Ha. I operate a couple car washes and Mike’s is a competitor of ours. They were pretty red-faced about that story. They are also one of the largest regional operators in the country (there are no national car wash chains) with like almost 50 stores. Recently, Mike’s went to all HF free. You see, they weren’t just using it in their wheel cleaner…it was going on the painted surfaces of the cars too.

That article you linked to includes some bullshit though. For one, the concentration levels of HF used in the industry is really low compared to other industrial uses like metal cleaning. The example they show of a 50% HF solution eating through a glass beaker in no time is impressive, but the raw HF solutions used in the industry are about 8% HF in the 55 gallon drums…and then they are further diluted with water. Furthermore, that car wash manager is a dumbass. You don’t use HF on a car by hand, ever! Its part of an automated process that’s applied by a CTA (chemical tire applicator) that only engages when a car’s wheel is literally a foot away from it so there’s very little risk to employees in that kind of environment.

It sure is hell on my carbon steel conveyor rails, though…

That’s insane – as the articles cited. Using something as dangerous as HF for cleaning – and the n not informing your staff – is criminally negligent.
As for diluting it, you’d have to significantly dilute it – WAYYYY beyond 8% – to make me feel at all comfortable about it. It doesn’t have to be concentrated to wreak havoc with the body. Even being sure that no one touches it is no guarantee of safety – if that CTA uses an aerosol application (it isn’t clear from the description), then droplets of the stuff would be getting into the air.

I don’t need my car cleaned enough to take that kind of risk.

Its diluted by slightly more than half. Its about 3% coming out of the CTA. I am not trying to say its safe to drink or anything, or that it isn’t hazardous, but it can be used in such an application pretty safely. As you mention, employee training is paramount, but as I mentioned, it would be well nigh impossible for an employee to get in the path of the chemical as the CTA is positioned on the tunnel floor and aims perpendicular to the wheel, and it’s only about a foot away from it. And it’s only actuated by computer control, and only sprays onto the wheel. The timing is very precise.

I don’t allow my employees to handle the HF under any circumstances, and when I have to transfer the last little bit out of one barrel into another with a plastic siphon pump, I wear rubber gloves, eye protection and an aspirator as the fumes are noxious.

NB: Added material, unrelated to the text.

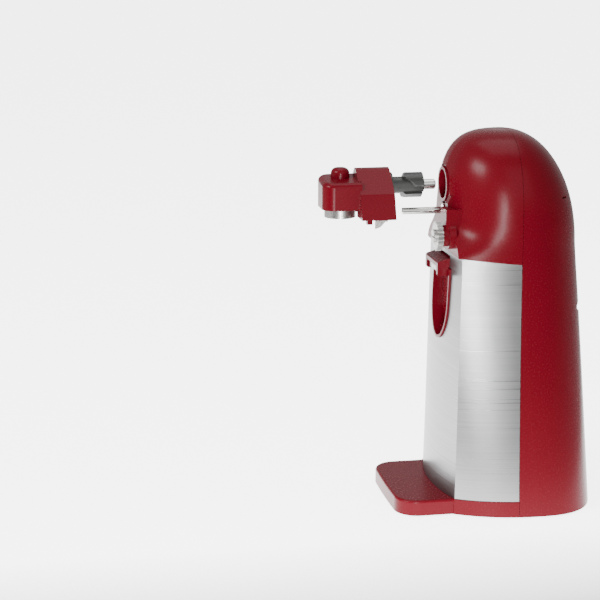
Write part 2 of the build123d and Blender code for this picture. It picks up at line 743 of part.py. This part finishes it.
def magnet():
    return rod_z(BUTTON_X, BUTTON_Y, 8.4, PIVOT_Z - 18.6, PIVOT_Z - 14.5)


# ---------------------------------------------------------------- all the pieces

def build():
    outer = housing(0)
    backing = housing(PANEL_BACKING_INSET)
    inner = housing(SHELL_WALL)
    return {
        "front_shell": front_shell(outer, backing, inner),
        "rear_shell": rear_shell(outer, inner),
        "steel_panel": steel_panel(),
        "bottle_opener": bottle_opener(),
        "bottle_claw": bottle_claw(),
        "base_cover": base_cover(),
        "rubber_feet": screw_set(FEET, rubber_foot),
        "base_screws": screw_set(BASE_SCREWS, base_screw),
        "housing_screws": screw_set(HOUSING_SCREWS, housing_screw),
        "sharpener_guide": sharpener_guide(outer),
        "cord_gland": cord_gland(),
        "terminal_block": terminal_block(),
        "guide_rod": guide_rod(),
        "rod_washer": rod_washer(),
        "drive_bush": drive_bush(),
        "front_gear_plate": gear_plate(-22.0, -23.5, False),
        "rear_gear_plate": gear_plate(-1.0, -2.5, True),
        "plate_posts": screw_set(PLATE_POSTS, plate_post),
        "plate_screws": screw_set(PLATE_POSTS, plate_screw),
        "gear_axles": gear_axles(),
        "stator": stator(),
        "motor_coil": motor_coil(),
        "front_motor_bracket": motor_bracket(0.0, 2.0, -1.0, 4.0),
        "rear_motor_bracket": motor_bracket(24.0, 26.0, 22.0, 24.0),
        "motor_bearings": motor_bearings(),
        "switch_body": switch_body(),
        "lever_spring": lever_spring(),
        "switch_plunger": switch_plunger(),
        "rotor": rotor(),
        "rotor_shaft": rotor_shaft(),
        "motor_pinion": motor_pinion(),
        "cooling_fan": cooling_fan(),
        "grinding_wheel": grinding_wheel(),
        "first_gear": first_gear(),
        "second_gear": second_gear(),
        "output_gear": output_gear(),
        "drive_shaft": drive_shaft(),
        "drive_wheel": drive_wheel(),
        "drive_wheel_screw": drive_wheel_screw(),
        "pivot_socket": pivot_socket(),
        "socket_retainer": socket_retainer(),
        "head_shell": head_shell(),
        "bayonet_shaft": bayonet_shaft(),
        "shaft_pin": shaft_pin(),
        "cutter_blade": cutter_blade(),
        "blade_screw": blade_screw(),
        "spring_seat": spring_seat(),
        "button_spring": button_spring(),
        "release_button": release_button(),
        "magnet_post": magnet_post(),
        "magnet_cup": magnet_cup(),
        "magnet": magnet(),
    }


def main():
    os.makedirs("parts", exist_ok=True)
    for name, solid in build().items():
        export_step(solid, os.path.join("parts", name + ".step"))


main()
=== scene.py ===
"""Looks of the electric can opener: materials, studio and camera. Metres, +Z up."""
import json
import math

import bpy
from mathutils import Matrix, Vector

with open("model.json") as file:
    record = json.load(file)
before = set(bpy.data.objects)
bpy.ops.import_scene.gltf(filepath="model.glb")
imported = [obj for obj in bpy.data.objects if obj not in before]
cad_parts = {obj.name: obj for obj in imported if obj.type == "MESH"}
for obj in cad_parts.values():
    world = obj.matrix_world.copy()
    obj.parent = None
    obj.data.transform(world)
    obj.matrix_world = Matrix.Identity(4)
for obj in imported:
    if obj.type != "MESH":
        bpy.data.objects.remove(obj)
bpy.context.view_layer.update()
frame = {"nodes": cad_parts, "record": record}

# Camera: where it stands, which way it looks and its lens
CAMERA_AZIMUTH = math.radians(80.0)
CAMERA_PITCH = math.radians(13.09)
CAMERA_DISTANCE = 1.0989
CAMERA_LENS = 102.0
SENSOR_WIDTH = 36.0
AIM_RIGHT = -0.12596
AIM_UP = 0.1231

# Floor: white and glowing where the camera sees it, dark in front of the object
FLOOR_REACH = 12.0
FLOOR_WHITE = (0.93, 0.93, 0.93)
FLOOR_DARK = (0.09, 0.09, 0.09)
FLOOR_GLOW = 4.4
DARK_FROM, DARK_TO = 0.17, 0.42
GLOW_NEAR, GLOW_NEAR_END = 0.07, 0.19
GLOW_FRONT_END, GLOW_FRONT = -0.46, -0.34
GLOW_REAR, GLOW_REAR_END = 0.12, 0.22
REAR_SLANT = 0.352

# World light, from the far side to the near side
WORLD_FAR = 0.75
WORLD_NEAR = 0.40
WORLD_FADE_FROM, WORLD_FADE_TO = -0.75, 0.30

# Lamps: name, place, aim, width and height, power in watts
LAMPS = [
    ("key", (0.55, -1.4, 1.15), (0, 0, 0.12), (0.7, 0.45), 33.0),
    ("fill", (1.6, 0.3, 1.0), (0, 0, 0.12), (1.2, 1.2), 6.0),
    ("top", (-0.1, 0.0, 1.7), (0, 0, 0.0), (1.2, 1.2), 14.0),
    ("panel_strip", (0.44, -0.14, 0.12), (0.045, -0.015, 0.14), (0.06, 0.30), 2.9),
]


# ---------------------------------------------------------------- node helpers

def new_material(name):
    material = bpy.data.materials.new(name)
    material.use_nodes = True
    nodes = material.node_tree.nodes
    links = material.node_tree.links
    shader = nodes["Principled BSDF"]
    return material, nodes, links, shader


def object_coordinates(nodes, links, scale):
    """Object coordinates stretched by scale along each axis."""
    coordinates = nodes.new("ShaderNodeTexCoord")
    mapping = nodes.new("ShaderNodeMapping")
    mapping.inputs["Scale"].default_value = scale
    links.new(coordinates.outputs["Object"], mapping.inputs["Vector"])
    return mapping.outputs["Vector"]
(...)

I’m glad to hear you take proper precautions (especially the aspirator), but I’m still nervous around the stuff, myself. All I have to do is think about my friend’s fingers, and then I think “Maybe I’ll just use the wire brush.”

Maybe they had a bargain of the stuff at Chemco?

Yeh, unless he had time to make an order for jugs of the stuff within a day, or he had concocted one HELL of a classroom chemistry lesson, that’s just a part I’ll suspend some mild disbelief on for the sake of one of the best seasons of television ever.

Another distinction is the type of car wash we (and Mike’s) are versus the flex-serve wash mentioned in the article with the dumbass manager not knowing what’s going on around him. In a full or flex-serve operation, your employees actually touch the cars inside and out. Here we don’t touch the cars at all, except with water and soap and soft cloth.

We are very much like an assembly line operation, we are set up to do 200 cars an hour during our busiest time of the year (winter, snow, salt, etc). As such, everything is automated and computer controlled. The employees on busier days don’t even go into the tunnel…they are outside selling washes, prepping cars with the pressure washer or helping tidy up the lot. My job is to oversee smooth operation and handle crises as they arise.

“Today, class, we’re going to learn about molecular discorporation… with a human body…”

I’m sure there’s a lot of people who do not have access to either a large boiler or an incinerator. Me, for example. And I know nobody who does, that I’m aware of. Certainly nobody I’m good enough friends with that I’d ask to help me dispose of a body.

Now, I do live in a South Florida east coast city, and do have a pretty good friend with a boat, so a Dexter Morgan style disposal at sea is a little more likely. But even then, I don’t know the real-life effectiveness of that method, like how far out you have to go to not worry about a body or parts washing up on shore.